US 12,189,590 B1
Systems and methods for querying large data repositories
Grace Fan, Wayne, PA (US); Jin Wang, Cupertino, CA (US); Yuliang Li, Cupertino, CA (US); Dan Zhang, Sunnyvale, CA (US); and Renée J. Miller, Boston, MA (US)
Assigned to RECRUIT CO., LTD., Toyko (JP)
Filed by Recruit Co., Ltd., Tokyo (JP)
Filed on Sep. 19, 2023, as Appl. No. 18/470,350.
Int. Cl. G06F 17/00 (2019.01); G06F 16/22 (2019.01); G06F 16/242 (2019.01)

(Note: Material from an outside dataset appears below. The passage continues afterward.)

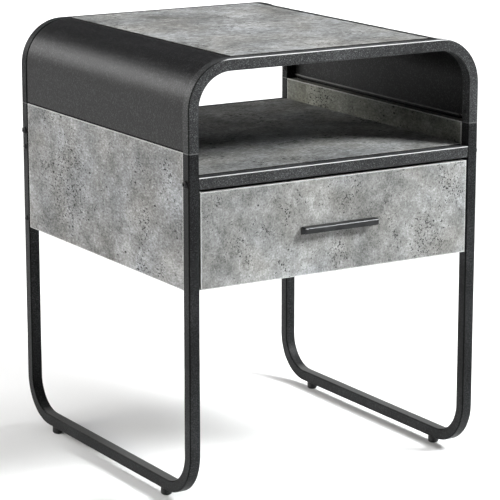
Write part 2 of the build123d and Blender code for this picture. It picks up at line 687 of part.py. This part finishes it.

CPC G06F 16/221 (2019.01) [G06F 16/243 (2019.01)] 20 Claims
OG exemplary drawing
 
1. A non-transitory computer readable storage medium storing instructions that are executable by one or more processors to cause the one or more processors to perform operations for dataset discovery, the operations comprising:
accessing a data repository comprising a plurality of tables having cell values arranged in one or more columns and one or more rows;
generating serialized sequences of the cell values that correspond to particular columns of the plurality of tables;
inputting the serialized sequences into a natural language model;
converting, using the natural language model, the serialized sequences into contextualized embeddings associated with the plurality of tables;
storing the contextualized embeddings associated with the plurality of tables in one or more vector indices;
receiving a query table; and
generating an output of one or more candidate tables from the plurality of tables having a unionability with the received query table, by:
determining, using the one or more vector indices, one or more column unionability scores between columns of the query table and the one or more columns of the plurality of tables;
determining, using the one or more column unionability scores, one or more table unionability scores between the query table and one or more of the plurality of tables; and
outputting the one or more candidate tables based on the one or more table unionability scores.